Ma main se referme sur un long éclat de bois, sans doute détaché du châssis d'une toile que sa chute aura fait éclater: un parfait accessoire de chasseur de vampires. Je ne sais pourquoi je pense cela: je n'en suis tout de même pas à avoir besoin d'une arme? Je dois paraître bien ridicule à mon vis-à vis juché sur son grand bi, avec son air de gravure de mode: son sourire s'élargit d'une façon insupportable. Si son code moral est en accord avec sa tenue désuète, peut-être que tout ce qu'il cherche, c'est un prétexte pour un duel. Oui c'est cela, je ne peux pas m'y tromper, son attitude est clairement provocante. Et de la provocation à la menace, il n'y a pas loin. J'imagine l'usage que je pourrais faire de cet éclat de bois aigu. Je vois du rouge. Je note comme un fléchissement, un vacillement dans l'attitude, cependant toujours vaguement menaçante, de l'homme en jaune.

Je prends conscience, simultanément - c'est un de ces instants où le temps se dilate et peut durer une éternité - de plusieurs choses: c'est mon puéril regain de confiance, quand je me suis mis à regarder mon bout de bois comme une arme potentielle, qui a fait naître chez lui ce rictus que j'ai cru de mépris, et qui était de satisfaction; c'est le réconfort que j'ai trouvé dans l'évocation, aussitôt après, de la couleur rouge, qui l'a mis mal à l'aise; car, oui, je le sens, il peut lire mes pensées, ou il déchiffre mes émotions; ou plutôt, l'entité qui se cache derrière lui le peut: cyclistes, fiacres, tramways ne sont que des leurres, des apparences, des appeaux, des appâts agités devant les proies que nous sommes pour… ça, pour cette chose informe et prédatrice aux tentacules de brouillard. Je ne dois pas le toucher: c'est cela, le piège, c'est à cela qu'il essaie de me pousser.
Il faut que je continue de penser à du rouge, une intuition comme il ne peut en naître que dans cette ville sans nom et dans cette indécise saison brumeuse me le révèle - je saisis avec précision en quoi consiste (penser à du rouge!…) le traquenard: si je cédais à la provocation (penser à du rouge!), si je le frappais et s'il se mettait à saigner, à saigner jaune… jaune, évidemment… jaune... c'est alors que l'horreur commencerait pour de bon.
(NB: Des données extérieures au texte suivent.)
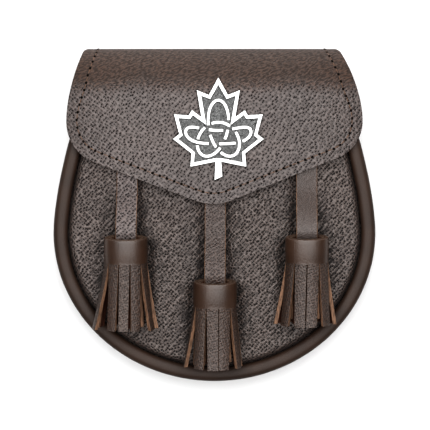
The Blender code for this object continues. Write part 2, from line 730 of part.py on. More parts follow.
def build_strap(side, row, mat):
    """Strap from under the flap, along the front panel and down into the tassel's head."""
    cosine, sine = math.cos(HEAD_TILT), math.sin(HEAD_TILT)
    behind = strap_seat()
    top = flap_lower_y(tassel_x(row)) + STRAP_TUCK
    mouth = tassel_axis_y(row) + behind * sine
    end = mouth - STRAP_GRIP * cosine
    lift_start = mouth + STRAP_LIFT
    lower, upper = [], []
    for i in range(STRAP_ROWS + 1):
        y = top + (end - top) * i / STRAP_ROWS
        along = max((mouth - y) / cosine, -STRAP_HUMP)
        seat = tassel_axis_z(row, 0.0) - along * sine - behind * cosine
        blend = ease((lift_start - y) / (STRAP_LIFT - STRAP_HUMP))
        line = []
        for share in (-0.5, 0.0, 0.5):
            x = tassel_x(row) + row["off"] * (1 - blend) + share * STRAP_WIDTH
            rise = STRAP_GAP + row["cant"] * share + abs(row["cant"]) / 2
            free = seat + STRAP_TWIST * row["cant"] * share * (1 - blend)
            line.append(Vector((x, y, (ground_height(x, y) + rise) * (1 - blend) + free * blend)))
        lower.append(line)
        upper.append([p + Vector((0, 0, STRAP_THICK)) for p in line])
    bm = bmesh.new()
    add_shell(bm, upper, lower)
    return finish("strap_" + side, bm, mat)


def head_columns(row):
    """Points on the head's oval with outward directions: left edge, middle and right edge of each strip."""
    angles = [2 * math.pi * i / FINE for i in range(FINE + 1)]
    oval = [Vector((HEAD_HALF_WIDTH * math.sin(a), HEAD_HALF_DEPTH * math.cos(a))) for a in angles]
    perimeter = sum((b - a).length for a, b in zip(oval, oval[1:]))
    fine = resample(oval, FINE)
    pitch = perimeter / row["strips"]
    columns = []
    for j in range(row["strips"]):
        for part in (-0.5, 0.0, 0.5):
            place = ((j + row["turn"]) * pitch + part * (pitch - STRIP_SLIT)) / perimeter * FINE
            low = math.floor(place)
            p = fine[low % FINE].lerp(fine[(low + 1) % FINE], place - low)
            out = Vector((p.x / HEAD_HALF_WIDTH ** 2, p.y / HEAD_HALF_DEPTH ** 2)).normalized()
            columns.append((p, out))
    return columns


def build_tassel(side, row, mat):
    """Rolled leather head, open at its top, with cut strips that fan out below it. One solid."""
    cosine, sine = math.cos(HEAD_TILT), math.sin(HEAD_TILT)
    columns = head_columns(row)
    count = len(columns)

    def place(flat, along):
        return Vector((tassel_x(row) + flat.x, tassel_axis_y(row) - along * cosine - flat.y * sine,
                       tassel_axis_z(row, along) + flat.y * cosine))

    bm = bmesh.new()

    def ring(depth, along):
        return [bm.verts.new(place(p - out * depth, along)) for p, out in columns]

    def skin(upper, lower):
        for k in range(count):
            bm.faces.new((upper[k], upper[(k + 1) % count], lower[(k + 1) % count], lower[k]))

    rim = ring(HEAD_RIM, 0.0)
    brow = ring(0.0, HEAD_RIM)
    foot = ring(0.0, HEAD_LENGTH)
    hole_top = ring(HEAD_WALL, 0.0)
    hole_foot = ring(HEAD_WALL, HEAD_LENGTH)
    strip_root = ring(STRIP_THICK, HEAD_LENGTH)
    loops = (strip_root, hole_foot, hole_top, rim, brow, foot)
    for upper, lower in zip(loops, loops[1:]):
        skin(upper, lower)
    for j in range(row["strips"]):
        right, next_left = 3 * j + 2, (3 * j + 3) % count
        bm.faces.new((foot[right], foot[next_left], strip_root[next_left], strip_root[right]))
        middle = columns[3 * j + 1][0]
        outer_above = [foot[3 * j + n] for n in range(3)]
        inner_above = [strip_root[3 * j + n] for n in range(3)]
        for i in range(1, STRIP_ROWS + 1):
            share = i / STRIP_ROWS
            along = HEAD_LENGTH + (row["length"] / cosine - HEAD_LENGTH) * share
            shift = Vector((
                row["flare"] * spread(middle.x) * share ** STRIP_SPREAD_POWER + row["lean"] * share,
                max(middle.y, 0.0) * STRIP_SWELL * share,
            ))
            outer = [place(p + shift, along) for p, _ in columns[3 * j:3 * j + 3]]
            inner = [place(p - out * STRIP_THICK + shift, along) for p, out in columns[3 * j:3 * j + 3]]
            sunk = min(p.z - ground_height(p.x, p.y) for p in outer + inner) - TASSEL_CLEARANCE
            rise = Vector((0, 0, max(-sunk, 0.0)))
            outer = [bm.verts.new(p + rise) for p in outer]
            inner = [bm.verts.new(p + rise) for p in inner]
            for n in (0, 1):
                bm.faces.new((outer_above[n], outer_above[n + 1], outer[n + 1], outer[n]))
                bm.faces.new((inner_above[n + 1], inner_above[n], inner[n], inner[n + 1]))
            for n in (0, 2):
                bm.faces.new((outer_above[n], outer[n], inner[n], inner_above[n]))
            outer_above, inner_above = outer, inner
        for n in (0, 1):
            bm.faces.new((outer_above[n], outer_above[n + 1], inner_above[n + 1], inner_above[n]))
    return finish("tassel_" + side, bm, mat)


def build_strap_carrier(mat):
    """Band across the back for the belt strap, sewn along its upper and lower edges and open at both ends."""
    low = CARRIER_THICK / 2
    high = DISH_DEPTH - GAP - CARRIER_THICK / 2
    half = CARRIER_FLAT / 2
    stations = ((half, low), (half + CARRIER_RAMP, high), (half + CARRIER_RAMP + CARRIER_FLANGE, high))
    path = [Vector((CARRIER_Y - y, z)) for y, z in reversed(stations)]
    path += [Vector((CARRIER_Y + y, z)) for y, z in stations]
    section = wall_section(path, CARRIER_THICK)
    bm = bmesh.new()
    add_sweep(bm, [[(x, p.x, p.y) for p in section] for x in (-CARRIER_HALF_LENGTH, CARRIER_HALF_LENGTH)])
    return finish("strap_carrier", bm, mat)


def build_closure_stud(mat):
    """Flat round stud that holds the flap shut."""
    low = front_height(0.0, STUD_Y) + GAP
    high = flap_height(STUD_RADIUS) - FLAP_THICK - GAP
    ring = arc((0.0, STUD_Y), STUD_RADIUS, 0.0, 2 * math.pi, STUD_SIDES)[:-1]
    bm = bmesh.new()
    add_sweep(bm, [[(p.x, p.y, z) for p in ring] for z in (low, high)])
    return finish("closure_stud", bm, mat)


def main():
    """Clear the scene and build every piece."""
    for obj in list(bpy.data.objects):
        bpy.data.objects.remove(obj, do_unlink=True)
    grained = material("grained_leather", (0.105, 0.080, 0.068), 0.50)
    smooth = material("smooth_leather", (0.085, 0.060, 0.048), 0.38)
    pewter = material("pewter", (0.62, 0.62, 0.61), 0.35, 1.0)
    build_front_panel(grained)
    build_back_panel(grained)
    build_gusset(grained)
    build_roll(smooth)
    build_flap(grained)
    build_badge(pewter)
    for side, row in TASSELS.items():
        build_strap(side, row, grained)
        build_tassel(side, row, smooth)
    build_strap_carrier(smooth)
    build_closure_stud(pewter)


main()
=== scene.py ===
"""Sporran pouch lying on its back, dressed in leather, thread and cast pewter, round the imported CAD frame."""

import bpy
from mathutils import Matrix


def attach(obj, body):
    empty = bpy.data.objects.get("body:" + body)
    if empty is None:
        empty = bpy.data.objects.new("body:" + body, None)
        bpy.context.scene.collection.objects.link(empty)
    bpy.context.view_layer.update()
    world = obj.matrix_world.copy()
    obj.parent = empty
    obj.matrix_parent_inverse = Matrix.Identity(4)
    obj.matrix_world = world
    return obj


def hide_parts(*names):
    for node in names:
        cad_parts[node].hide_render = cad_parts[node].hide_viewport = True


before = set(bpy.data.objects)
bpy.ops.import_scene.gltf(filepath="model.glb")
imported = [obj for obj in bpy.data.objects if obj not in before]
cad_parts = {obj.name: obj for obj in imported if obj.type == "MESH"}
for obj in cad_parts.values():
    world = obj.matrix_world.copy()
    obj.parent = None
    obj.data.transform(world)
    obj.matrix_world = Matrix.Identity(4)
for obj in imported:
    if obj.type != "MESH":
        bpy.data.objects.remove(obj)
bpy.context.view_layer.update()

import math
import random

import bmesh
import bpy
from bpy.props import FloatProperty, FloatVectorProperty, IntProperty, PointerProperty
from mathutils import Vector, noise

bl_info = {
    "name": "Sporran pouch",
    "version": (1, 0, 0),
    "blender": (4, 5, 0),
    "location": "View3D > Sidebar > Sporran",
    "description": "Dresses the pouch, flap, badge, straps and tassels of a day sporran",
    "category": "Object",
}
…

J'ouvre les yeux. A la lumière de l'aube la chambre est rouge. Rouges, les draps poisseux. Rouge aussi... La conscience de la proximité - de la promiscuité génératrice de miasmes - entre la réalité et les cauchemars, me frappe comme jamais auparavant.

Dehors, à seulement quelques dizaines de mètres, les vagissements d'une sirène d'ambulance s'interrompent brusquement.